From the line containing "Write part 2 of the FreeCAD" through the line containing "then the crown.", retype each line exactly; include both end lines and nothing beyond them.

Supplied records:
'''

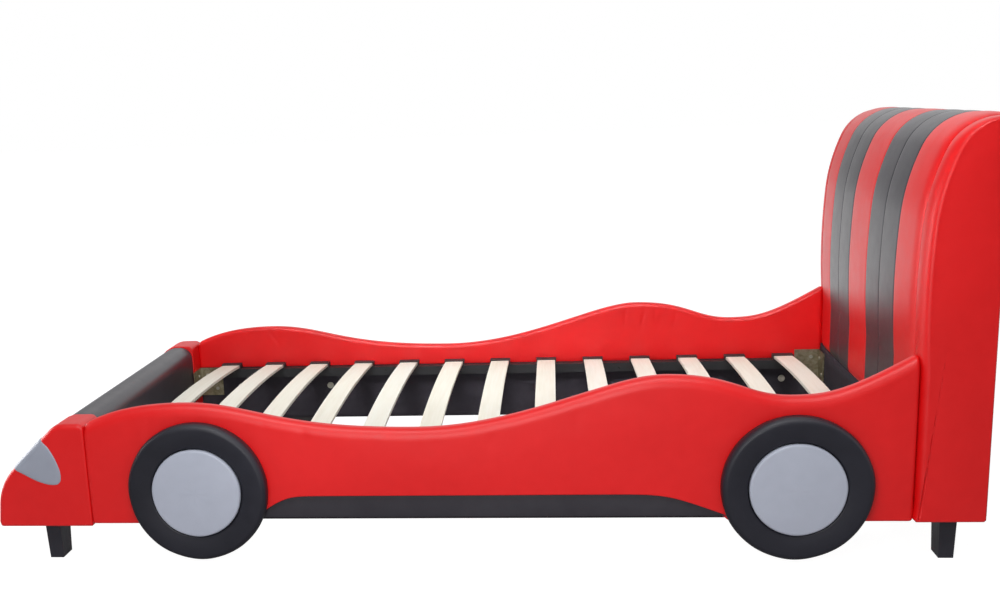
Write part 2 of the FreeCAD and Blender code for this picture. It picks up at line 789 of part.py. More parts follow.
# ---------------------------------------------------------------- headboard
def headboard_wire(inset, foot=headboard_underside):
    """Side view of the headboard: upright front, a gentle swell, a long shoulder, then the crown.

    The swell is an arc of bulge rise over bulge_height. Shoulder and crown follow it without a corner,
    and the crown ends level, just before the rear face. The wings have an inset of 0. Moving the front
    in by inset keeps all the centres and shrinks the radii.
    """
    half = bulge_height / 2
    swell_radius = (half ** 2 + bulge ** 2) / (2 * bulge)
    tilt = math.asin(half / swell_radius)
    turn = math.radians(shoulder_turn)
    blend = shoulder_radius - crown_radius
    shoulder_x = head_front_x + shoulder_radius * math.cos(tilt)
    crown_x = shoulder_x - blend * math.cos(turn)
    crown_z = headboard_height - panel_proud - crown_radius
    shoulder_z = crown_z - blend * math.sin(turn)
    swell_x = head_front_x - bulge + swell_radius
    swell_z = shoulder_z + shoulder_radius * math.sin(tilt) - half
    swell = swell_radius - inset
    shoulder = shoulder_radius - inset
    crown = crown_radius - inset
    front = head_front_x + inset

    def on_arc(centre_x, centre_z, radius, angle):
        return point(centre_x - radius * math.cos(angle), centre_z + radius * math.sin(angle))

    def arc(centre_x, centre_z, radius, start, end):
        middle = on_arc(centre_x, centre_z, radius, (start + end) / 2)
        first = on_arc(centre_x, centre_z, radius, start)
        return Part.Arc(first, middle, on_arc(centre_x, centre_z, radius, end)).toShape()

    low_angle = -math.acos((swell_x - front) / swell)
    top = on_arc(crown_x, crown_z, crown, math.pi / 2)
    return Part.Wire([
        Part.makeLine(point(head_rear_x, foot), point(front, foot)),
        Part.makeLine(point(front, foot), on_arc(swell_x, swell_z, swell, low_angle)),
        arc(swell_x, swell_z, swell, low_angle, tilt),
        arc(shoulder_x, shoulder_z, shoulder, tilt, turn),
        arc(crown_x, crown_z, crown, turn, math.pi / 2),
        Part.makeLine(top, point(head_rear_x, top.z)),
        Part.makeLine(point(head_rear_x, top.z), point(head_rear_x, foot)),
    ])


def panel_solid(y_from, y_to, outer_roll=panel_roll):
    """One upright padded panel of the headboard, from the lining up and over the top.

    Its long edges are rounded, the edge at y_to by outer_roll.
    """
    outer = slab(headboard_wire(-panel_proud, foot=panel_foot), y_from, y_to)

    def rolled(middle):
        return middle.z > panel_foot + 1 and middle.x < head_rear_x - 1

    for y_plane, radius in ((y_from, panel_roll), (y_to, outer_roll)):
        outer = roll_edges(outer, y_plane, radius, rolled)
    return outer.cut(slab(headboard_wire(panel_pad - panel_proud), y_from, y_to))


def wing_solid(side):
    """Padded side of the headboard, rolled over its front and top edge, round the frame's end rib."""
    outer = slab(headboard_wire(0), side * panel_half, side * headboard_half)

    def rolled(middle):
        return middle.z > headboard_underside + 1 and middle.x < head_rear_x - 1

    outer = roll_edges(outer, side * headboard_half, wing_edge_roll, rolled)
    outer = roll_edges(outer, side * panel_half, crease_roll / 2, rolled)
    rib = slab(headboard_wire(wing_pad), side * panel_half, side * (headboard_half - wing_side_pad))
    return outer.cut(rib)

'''
'''

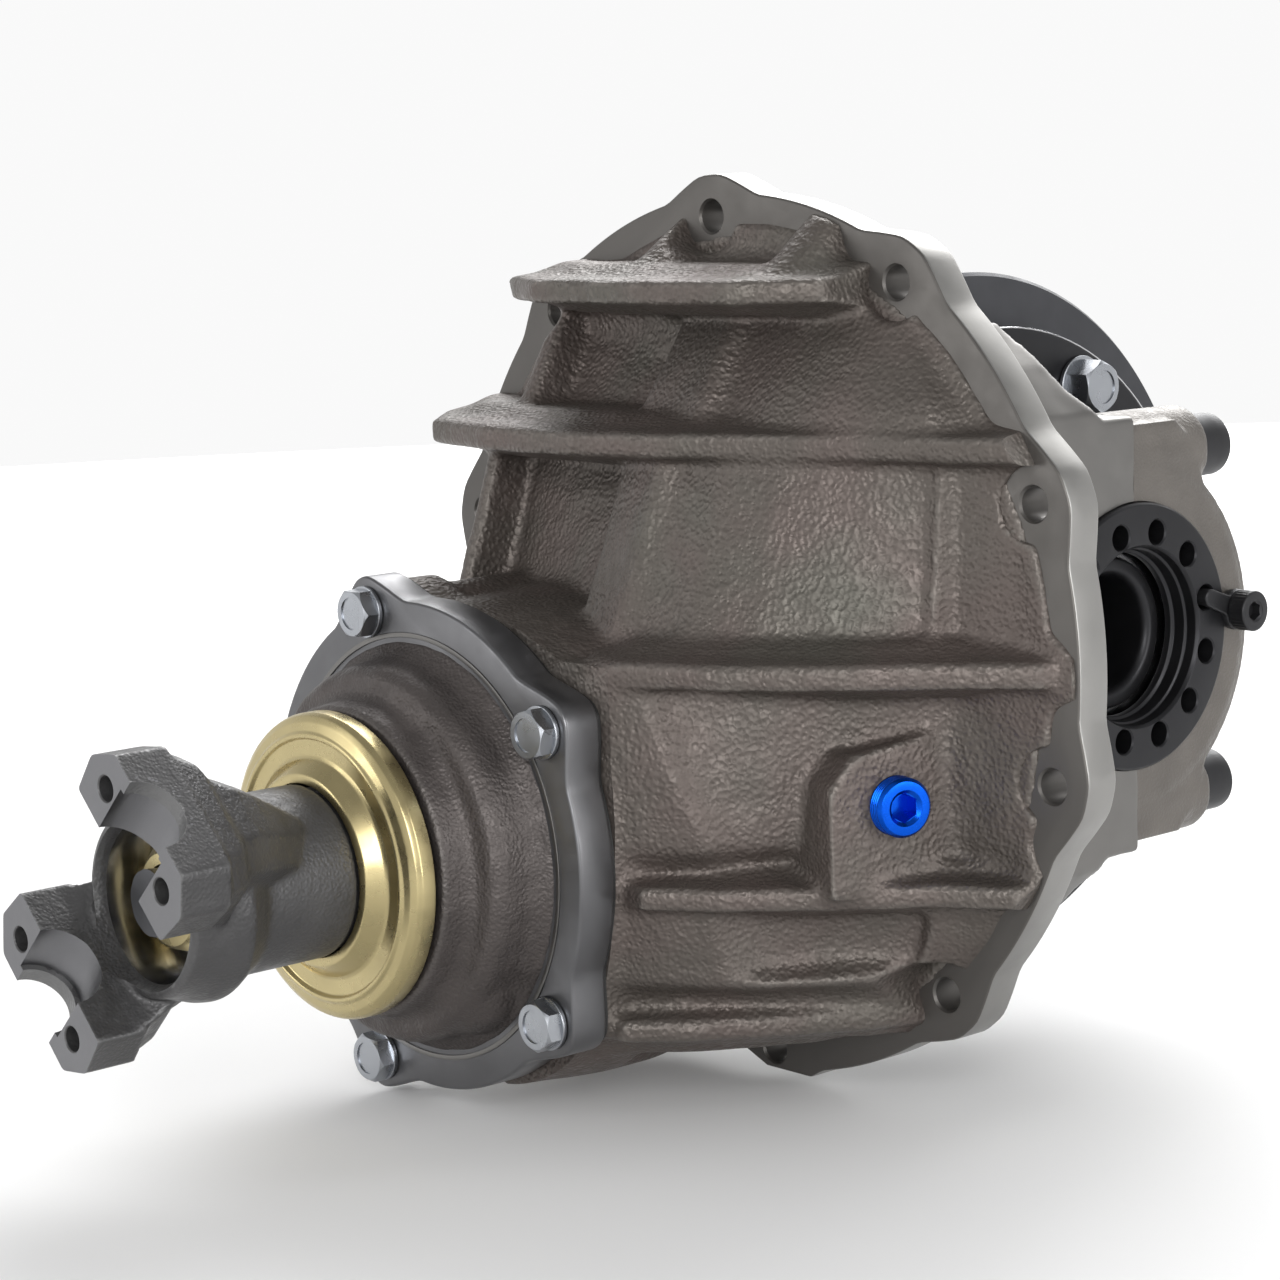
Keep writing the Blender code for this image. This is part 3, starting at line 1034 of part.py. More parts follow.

'''
'''

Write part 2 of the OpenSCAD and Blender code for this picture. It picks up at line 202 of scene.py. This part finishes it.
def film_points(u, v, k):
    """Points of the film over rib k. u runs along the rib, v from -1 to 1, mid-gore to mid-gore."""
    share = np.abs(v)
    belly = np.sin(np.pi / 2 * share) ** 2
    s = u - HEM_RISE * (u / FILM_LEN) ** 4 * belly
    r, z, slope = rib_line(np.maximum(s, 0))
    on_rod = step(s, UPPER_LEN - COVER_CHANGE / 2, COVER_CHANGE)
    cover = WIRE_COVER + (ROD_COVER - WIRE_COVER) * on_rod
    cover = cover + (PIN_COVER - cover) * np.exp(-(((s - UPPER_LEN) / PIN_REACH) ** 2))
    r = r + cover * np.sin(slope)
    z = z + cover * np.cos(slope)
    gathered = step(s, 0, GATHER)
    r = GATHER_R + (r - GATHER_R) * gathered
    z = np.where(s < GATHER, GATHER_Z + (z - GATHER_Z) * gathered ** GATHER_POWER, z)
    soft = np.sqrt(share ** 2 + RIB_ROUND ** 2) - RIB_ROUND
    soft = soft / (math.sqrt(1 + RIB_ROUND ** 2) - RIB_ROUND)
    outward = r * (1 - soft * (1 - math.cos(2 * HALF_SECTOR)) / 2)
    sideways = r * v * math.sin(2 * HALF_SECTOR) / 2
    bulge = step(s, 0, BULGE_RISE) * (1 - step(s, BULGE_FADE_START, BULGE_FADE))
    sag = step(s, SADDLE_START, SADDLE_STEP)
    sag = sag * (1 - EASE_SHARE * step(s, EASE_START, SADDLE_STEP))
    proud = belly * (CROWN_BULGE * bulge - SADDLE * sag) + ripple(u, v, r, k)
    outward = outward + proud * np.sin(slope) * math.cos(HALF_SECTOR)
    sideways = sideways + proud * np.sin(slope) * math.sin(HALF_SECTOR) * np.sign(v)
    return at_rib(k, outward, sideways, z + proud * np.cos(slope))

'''

Response to the task:
Write part 2 of the FreeCAD and Blender code for this picture. It picks up at line 789 of part.py. More parts follow.
# ---------------------------------------------------------------- headboard
def headboard_wire(inset, foot=headboard_underside):
    """Side view of the headboard: upright front, a gentle swell, a long shoulder, then the crown.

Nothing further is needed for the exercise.